Now, I’m trying another keyword PDF_Document_sp1 from the same field.

curl -X GET "localhost:9200/test/_search?pretty" -H 'Content-Type: application/json' -d '
{
 "query": {
    "query_string": {
      "query": "PDF_Document_sp1"
    }
  }
}'

This time, it’s not returning the expected output.

{
  "took" : 4,
  "timed_out" : false,
  "_shards" : {
    "total" : 1,
    "successful" : 1,
    "skipped" : 0,
    "failed" : 0
  },
  "hits" : {
    "total" : {
      "value" : 0,
      "relation" : "eq"
    },
    "max_score" : null,
    "hits" : [ ]
  }
}

Tried another keyword 500 from the same field.

curl -X GET "localhost:9200/test/_search?pretty" -H 'Content-Type: application/json' -d '
{
 "query": {
    "query_string": {
      "query": "500"
    }
  }
}'
{
  "took" : 4,
  "timed_out" : false,
  "_shards" : {
    "total" : 1,
    "successful" : 1,
    "skipped" : 0,
    "failed" : 0
  },
  "hits" : {
    "total" : {
      "value" : 0,
      "relation" : "eq"
    },
    "max_score" : null,
    "hits" : [ ]
  }
}

Can anyone help me in finding the cause here?

NOTE: Tried with OpenSearch 2.8.0 too. Still this issue persists.

Thanks.

Hey @manoj

Do you see anything in th log files that may help resolve this issue?

By _analyze API, you can see that result of word segmentation:

POST _analyze
{
  "text": "1c78-4bc1-af44-4e29b661822e,PDF_Document_ap1,PDF_Document_sp1,2023-06-15T05:30:22.667Z,106,91,500,Internal Server Error,HTTP_2,Https_2,Http_2,POST,v1"
}

part of the result:

{
      "token": "pdf_document_ap1",
      "start_offset": 28,
      "end_offset": 44,
      "type": "<ALPHANUM>",
      "position": 4
    },
    {
      "token": "pdf_document_sp1,2023",
      "start_offset": 45,
      "end_offset": 66,
      "type": "<ALPHANUM>",
      "position": 5
    },
{
      "token": "106,91,500",
      "start_offset": 87,
      "end_offset": 97,
      "type": "<NUM>",
      "position": 10
    },

,this result can give answers, pdf_document_ap1 is a single token, but pdf_document_sp1 and 500 are not, so you cannot get any results when you use keyword PDF_Document_sp1 and 500. The result of word segmentation comes from the default analyzer standard_analyzer, maybe you can define custom analyzer for the message field or use wildcard in you query but will have poorer performance:

GET xabc/_search
{
  "profile": true, 
  "query": {
    "query_string": {
      "query": "*PDF_Document_sp1*"
    }
  }
}

Since this is just a search query, there is no info in the logs.

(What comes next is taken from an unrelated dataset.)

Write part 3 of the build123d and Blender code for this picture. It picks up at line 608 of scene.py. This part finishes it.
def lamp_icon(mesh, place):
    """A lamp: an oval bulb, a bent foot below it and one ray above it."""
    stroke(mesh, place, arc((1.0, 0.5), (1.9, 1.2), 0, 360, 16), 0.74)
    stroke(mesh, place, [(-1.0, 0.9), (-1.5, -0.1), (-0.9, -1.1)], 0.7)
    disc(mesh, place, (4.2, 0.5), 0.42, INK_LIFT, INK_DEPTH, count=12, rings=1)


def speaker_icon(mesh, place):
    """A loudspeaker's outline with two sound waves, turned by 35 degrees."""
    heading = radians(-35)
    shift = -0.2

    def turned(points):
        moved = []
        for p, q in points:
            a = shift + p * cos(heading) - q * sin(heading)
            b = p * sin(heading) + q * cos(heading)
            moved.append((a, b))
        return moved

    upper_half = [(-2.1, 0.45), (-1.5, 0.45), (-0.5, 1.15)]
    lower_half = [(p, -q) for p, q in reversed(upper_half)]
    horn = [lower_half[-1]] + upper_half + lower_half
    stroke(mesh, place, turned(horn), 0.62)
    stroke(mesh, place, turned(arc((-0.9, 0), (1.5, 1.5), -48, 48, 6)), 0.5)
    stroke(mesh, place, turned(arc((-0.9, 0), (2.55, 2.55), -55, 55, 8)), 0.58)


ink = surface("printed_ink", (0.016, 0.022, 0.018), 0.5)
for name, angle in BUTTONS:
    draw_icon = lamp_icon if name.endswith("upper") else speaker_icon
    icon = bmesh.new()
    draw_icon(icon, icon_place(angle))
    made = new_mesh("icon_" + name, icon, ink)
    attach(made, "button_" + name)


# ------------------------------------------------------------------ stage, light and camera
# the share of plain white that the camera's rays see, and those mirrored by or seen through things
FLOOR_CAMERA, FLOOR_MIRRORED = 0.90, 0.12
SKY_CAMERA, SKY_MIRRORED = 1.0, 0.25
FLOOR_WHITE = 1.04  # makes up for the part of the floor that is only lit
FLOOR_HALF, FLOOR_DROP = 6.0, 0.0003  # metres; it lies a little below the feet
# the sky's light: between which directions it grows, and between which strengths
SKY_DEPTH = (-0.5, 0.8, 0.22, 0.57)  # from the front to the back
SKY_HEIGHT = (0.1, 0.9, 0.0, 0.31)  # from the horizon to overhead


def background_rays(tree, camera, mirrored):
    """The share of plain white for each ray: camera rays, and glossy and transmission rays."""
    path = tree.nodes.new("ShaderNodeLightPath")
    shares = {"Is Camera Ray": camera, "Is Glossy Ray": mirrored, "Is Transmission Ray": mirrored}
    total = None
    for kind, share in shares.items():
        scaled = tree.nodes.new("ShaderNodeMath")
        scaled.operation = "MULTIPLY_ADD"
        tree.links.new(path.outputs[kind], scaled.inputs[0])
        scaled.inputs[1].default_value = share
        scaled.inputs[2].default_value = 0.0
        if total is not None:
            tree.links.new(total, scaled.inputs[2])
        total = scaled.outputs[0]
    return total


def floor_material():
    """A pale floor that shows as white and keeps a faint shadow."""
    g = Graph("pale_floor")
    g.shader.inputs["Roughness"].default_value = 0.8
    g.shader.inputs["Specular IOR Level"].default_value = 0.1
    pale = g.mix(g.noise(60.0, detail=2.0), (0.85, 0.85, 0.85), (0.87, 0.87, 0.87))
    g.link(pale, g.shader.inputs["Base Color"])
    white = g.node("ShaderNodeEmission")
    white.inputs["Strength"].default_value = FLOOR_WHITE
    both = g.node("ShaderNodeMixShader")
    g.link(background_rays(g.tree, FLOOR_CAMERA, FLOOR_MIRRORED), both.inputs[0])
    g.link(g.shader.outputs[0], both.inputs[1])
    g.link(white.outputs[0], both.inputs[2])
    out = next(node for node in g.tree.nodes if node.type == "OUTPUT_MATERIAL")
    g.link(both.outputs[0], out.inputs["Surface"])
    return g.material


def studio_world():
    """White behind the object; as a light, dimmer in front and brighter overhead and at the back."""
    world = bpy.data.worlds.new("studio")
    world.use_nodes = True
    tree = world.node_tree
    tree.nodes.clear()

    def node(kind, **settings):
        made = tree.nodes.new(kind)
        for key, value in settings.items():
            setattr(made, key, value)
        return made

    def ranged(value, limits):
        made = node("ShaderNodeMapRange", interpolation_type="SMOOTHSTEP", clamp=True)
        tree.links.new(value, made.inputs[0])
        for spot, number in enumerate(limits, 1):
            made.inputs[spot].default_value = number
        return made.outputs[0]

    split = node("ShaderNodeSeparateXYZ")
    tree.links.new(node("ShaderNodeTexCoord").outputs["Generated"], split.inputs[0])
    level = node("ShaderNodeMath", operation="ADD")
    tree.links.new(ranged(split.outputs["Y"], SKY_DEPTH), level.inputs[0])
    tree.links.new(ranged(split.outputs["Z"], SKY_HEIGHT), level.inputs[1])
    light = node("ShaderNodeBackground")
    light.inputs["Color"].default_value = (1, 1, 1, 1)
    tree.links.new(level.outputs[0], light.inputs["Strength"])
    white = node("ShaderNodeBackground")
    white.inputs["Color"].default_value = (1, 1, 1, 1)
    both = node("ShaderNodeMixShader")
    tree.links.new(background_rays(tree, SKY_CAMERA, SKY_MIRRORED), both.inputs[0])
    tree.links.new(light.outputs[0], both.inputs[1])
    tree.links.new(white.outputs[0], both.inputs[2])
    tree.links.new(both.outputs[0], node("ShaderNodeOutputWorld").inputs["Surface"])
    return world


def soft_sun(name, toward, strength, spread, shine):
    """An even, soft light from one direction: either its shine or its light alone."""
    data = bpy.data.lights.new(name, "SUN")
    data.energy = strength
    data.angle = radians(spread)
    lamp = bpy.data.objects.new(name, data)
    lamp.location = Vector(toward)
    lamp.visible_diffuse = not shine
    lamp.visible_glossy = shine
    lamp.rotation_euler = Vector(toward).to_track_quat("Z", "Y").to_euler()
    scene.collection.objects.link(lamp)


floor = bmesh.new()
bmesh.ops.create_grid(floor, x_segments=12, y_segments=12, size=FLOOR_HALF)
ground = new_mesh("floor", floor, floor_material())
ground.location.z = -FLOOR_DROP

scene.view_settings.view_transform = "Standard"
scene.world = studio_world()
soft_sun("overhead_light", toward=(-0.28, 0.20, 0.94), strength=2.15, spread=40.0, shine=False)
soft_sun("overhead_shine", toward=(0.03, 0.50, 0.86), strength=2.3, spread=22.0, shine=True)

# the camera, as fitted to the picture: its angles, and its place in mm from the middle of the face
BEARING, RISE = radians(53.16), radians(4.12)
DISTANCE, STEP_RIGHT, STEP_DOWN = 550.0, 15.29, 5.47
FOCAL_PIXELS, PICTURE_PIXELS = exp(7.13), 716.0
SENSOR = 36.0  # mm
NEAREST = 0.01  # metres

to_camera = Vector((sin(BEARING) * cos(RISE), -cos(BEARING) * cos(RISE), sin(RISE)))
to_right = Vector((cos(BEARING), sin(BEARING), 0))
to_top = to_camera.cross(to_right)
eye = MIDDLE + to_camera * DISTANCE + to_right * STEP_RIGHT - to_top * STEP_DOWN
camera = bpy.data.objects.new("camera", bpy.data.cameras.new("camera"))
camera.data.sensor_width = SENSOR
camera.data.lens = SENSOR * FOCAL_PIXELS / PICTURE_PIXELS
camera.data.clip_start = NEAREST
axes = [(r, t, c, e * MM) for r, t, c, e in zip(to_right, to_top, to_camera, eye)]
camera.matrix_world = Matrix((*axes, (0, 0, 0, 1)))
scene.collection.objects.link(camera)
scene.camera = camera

Is there any specific reason or logic behind this ?
Like why “pdf_document_sp1” and “2023” are combined to form a single token ? Instead of two individual tokens ?

I think that’s because 1 and 2023 are numbers, so they are in one token, and same to 106,91,500, maybe because , is common used in printing big numbers so standard analyzer think they must be in one token, see more here. Standard analyzer works well for words separated by spaces, a new idea is that using ingest pipeline to replace the comma to space when writing documents to index, and then the problem will be solved, you can try it if possible.

You can also change the analyzer (from standard to something else). Probably a custom analyzer with the pattern tokenizer and the lowercase token filter will do the job you’re looking for.